The Canadian Party of Quebec is calling on Prime Minister Justin Trudeau and all federal party leaders, if any of them are PM at the time, to hold a federal referendum prior to a third Quebec independence referendum that the PQ says it will hold if elected in 2026.

A letter to the federal leaders, written by CaPQ party leaders Colin Standish and Myrtis Fossey, says a federal referendum question could be, “as a member of the Canadian people in Quebec, do you consent that the Government of Quebec and the Government of Canada separate Canadians and your local territory from Canada in the event of a Yes vote in any Quebec referendum on independence or provincial secession?”

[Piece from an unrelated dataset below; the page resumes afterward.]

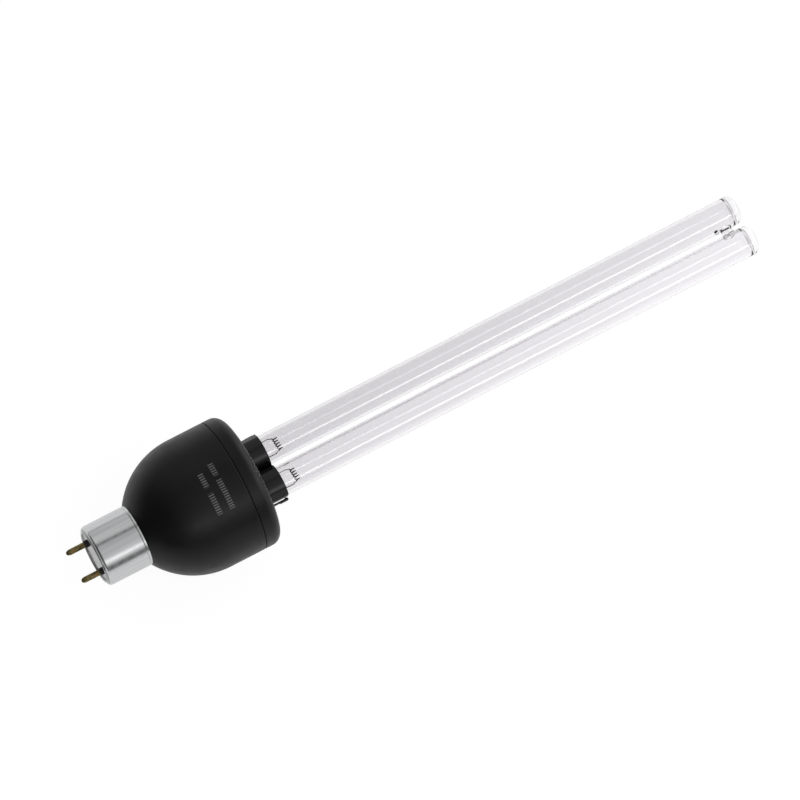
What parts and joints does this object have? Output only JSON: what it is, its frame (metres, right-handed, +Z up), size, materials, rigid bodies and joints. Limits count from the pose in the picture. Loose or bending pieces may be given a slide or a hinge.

“Now is the time for Canada’s federal institutions to prepare for any referendum or potential secession contingencies,” Standish and Fossey wrote. “In the lead-up to Referendum 3, in no way hypothetical given the threats and realities of two traumatic precedents, Canada and Canadians must be fully prepared.”

The CaPQ co-leaders cite a 1997 letter from then-Intergovernmental Affairs Minister Stéphane Dion to his Quebec counterpart Jacques Brassard that said, in relation to the Swiss canton of Jara being created from part of the existing canton of Bern, “our governments too, like Switzerland, could be obliged to find arrangements that would not impose secession on populations that do not want it. If you had won the last referendum, we would have been forced to deal with this issue when no one was prepared.”

Standish and Fossey added that, even with the Clarity Act setting the rules of a Quebec referendum, it does not state “how the provincial boundaries of Quebec might be changed in the event of a successful referendum on Quebec independence.

“In other words, Canadians are no closer to ‘arrangements that would not impose secession on populations that do not want it’ than we were in 1997. As loyal Canadians residing in Quebec, subject to traumatic and repeated threats to our citizenship, we find such a situation both intolerable and negligent in the extreme.”

The CaPQ co-leaders also cited an indigenous peoples referendum held before the 1995 Quebec referendum, which indicated an “overwhelming desire to remain in Canada, whatever the results of the provincial exercise.”

“Moreover, it could not have escaped the Canadian government’s attention that after 1995, dozens of municipalities within Quebec adopted ‘staying Canadian’ resolutions, some even having discussed the possibility of following the Swiss canton of Jura model. The question is simple and pertinent. If the Indigenous people of Quebec were able to conduct referenda to express their desire to remain Canadian, before Referendum 2, why can’t the people of Canada, residing in Quebec, be accorded the same right before a possible third referendum?”

Standish and Fossey wrote that “if such a peaceful, democratic mechanism was good enough for Switzerland less than 50 years ago, why would it not be good enough for Canada today?”